⟨
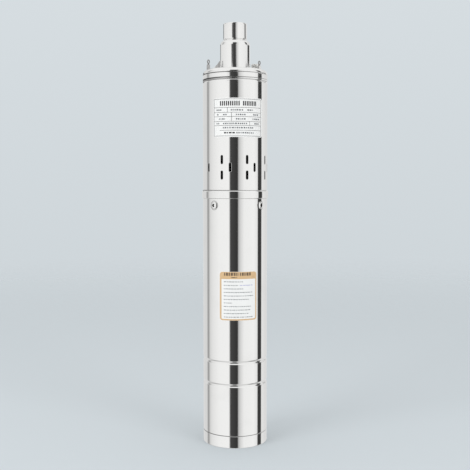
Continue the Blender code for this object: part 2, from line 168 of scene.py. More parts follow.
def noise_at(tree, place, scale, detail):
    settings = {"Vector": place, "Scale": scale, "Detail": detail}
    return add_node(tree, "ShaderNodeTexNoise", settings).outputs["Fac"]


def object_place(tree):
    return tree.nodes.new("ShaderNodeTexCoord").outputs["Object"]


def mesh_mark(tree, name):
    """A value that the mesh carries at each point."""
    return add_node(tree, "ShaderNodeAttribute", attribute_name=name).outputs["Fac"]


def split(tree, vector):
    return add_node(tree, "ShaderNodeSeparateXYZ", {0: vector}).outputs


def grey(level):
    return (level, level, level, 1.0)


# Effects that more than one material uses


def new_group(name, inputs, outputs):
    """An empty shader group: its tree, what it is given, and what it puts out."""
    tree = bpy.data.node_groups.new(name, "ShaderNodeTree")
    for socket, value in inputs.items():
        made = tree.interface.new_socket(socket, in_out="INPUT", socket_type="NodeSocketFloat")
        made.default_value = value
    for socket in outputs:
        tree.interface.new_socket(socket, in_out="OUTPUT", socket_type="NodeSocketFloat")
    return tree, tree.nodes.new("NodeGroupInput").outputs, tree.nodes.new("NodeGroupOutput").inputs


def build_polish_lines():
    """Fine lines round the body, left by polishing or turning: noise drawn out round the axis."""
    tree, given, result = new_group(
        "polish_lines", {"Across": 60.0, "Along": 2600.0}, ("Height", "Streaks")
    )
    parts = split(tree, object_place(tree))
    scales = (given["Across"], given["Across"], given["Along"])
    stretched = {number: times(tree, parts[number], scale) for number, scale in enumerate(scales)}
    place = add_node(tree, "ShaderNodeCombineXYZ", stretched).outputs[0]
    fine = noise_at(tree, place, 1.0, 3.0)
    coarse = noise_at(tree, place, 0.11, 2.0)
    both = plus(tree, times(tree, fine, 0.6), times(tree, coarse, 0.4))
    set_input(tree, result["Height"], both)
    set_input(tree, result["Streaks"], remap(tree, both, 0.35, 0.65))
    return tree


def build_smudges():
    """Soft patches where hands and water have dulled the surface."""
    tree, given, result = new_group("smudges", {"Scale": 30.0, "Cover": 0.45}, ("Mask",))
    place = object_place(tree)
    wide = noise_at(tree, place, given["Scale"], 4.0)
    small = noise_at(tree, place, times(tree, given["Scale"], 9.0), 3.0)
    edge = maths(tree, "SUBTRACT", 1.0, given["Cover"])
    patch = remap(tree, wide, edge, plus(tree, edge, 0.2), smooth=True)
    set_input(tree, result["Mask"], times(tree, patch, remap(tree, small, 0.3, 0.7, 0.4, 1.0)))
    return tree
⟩
Copy out the whole listing exactly; please set it all down.

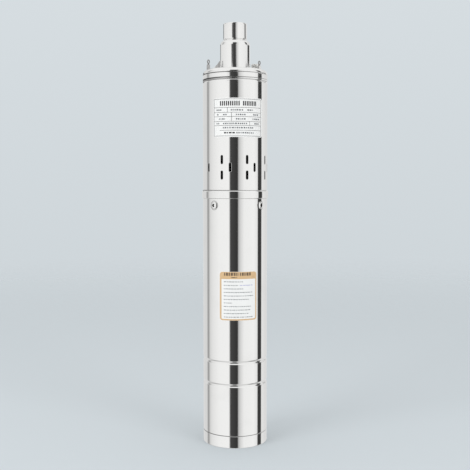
Continue the Blender code for this object: part 2, from line 168 of scene.py. More parts follow.
def noise_at(tree, place, scale, detail):
    settings = {"Vector": place, "Scale": scale, "Detail": detail}
    return add_node(tree, "ShaderNodeTexNoise", settings).outputs["Fac"]


def object_place(tree):
    return tree.nodes.new("ShaderNodeTexCoord").outputs["Object"]


def mesh_mark(tree, name):
    """A value that the mesh carries at each point."""
    return add_node(tree, "ShaderNodeAttribute", attribute_name=name).outputs["Fac"]


def split(tree, vector):
    return add_node(tree, "ShaderNodeSeparateXYZ", {0: vector}).outputs


def grey(level):
    return (level, level, level, 1.0)


# Effects that more than one material uses


def new_group(name, inputs, outputs):
    """An empty shader group: its tree, what it is given, and what it puts out."""
    tree = bpy.data.node_groups.new(name, "ShaderNodeTree")
    for socket, value in inputs.items():
        made = tree.interface.new_socket(socket, in_out="INPUT", socket_type="NodeSocketFloat")
        made.default_value = value
    for socket in outputs:
        tree.interface.new_socket(socket, in_out="OUTPUT", socket_type="NodeSocketFloat")
    return tree, tree.nodes.new("NodeGroupInput").outputs, tree.nodes.new("NodeGroupOutput").inputs


def build_polish_lines():
    """Fine lines round the body, left by polishing or turning: noise drawn out round the axis."""
    tree, given, result = new_group(
        "polish_lines", {"Across": 60.0, "Along": 2600.0}, ("Height", "Streaks")
    )
    parts = split(tree, object_place(tree))
    scales = (given["Across"], given["Across"], given["Along"])
    stretched = {number: times(tree, parts[number], scale) for number, scale in enumerate(scales)}
    place = add_node(tree, "ShaderNodeCombineXYZ", stretched).outputs[0]
    fine = noise_at(tree, place, 1.0, 3.0)
    coarse = noise_at(tree, place, 0.11, 2.0)
    both = plus(tree, times(tree, fine, 0.6), times(tree, coarse, 0.4))
    set_input(tree, result["Height"], both)
    set_input(tree, result["Streaks"], remap(tree, both, 0.35, 0.65))
    return tree


def build_smudges():
    """Soft patches where hands and water have dulled the surface."""
    tree, given, result = new_group("smudges", {"Scale": 30.0, "Cover": 0.45}, ("Mask",))
    place = object_place(tree)
    wide = noise_at(tree, place, given["Scale"], 4.0)
    small = noise_at(tree, place, times(tree, given["Scale"], 9.0), 3.0)
    edge = maths(tree, "SUBTRACT", 1.0, given["Cover"])
    patch = remap(tree, wide, edge, plus(tree, edge, 0.2), smooth=True)
    set_input(tree, result["Mask"], times(tree, patch, remap(tree, small, 0.3, 0.7, 0.4, 1.0)))
    return tree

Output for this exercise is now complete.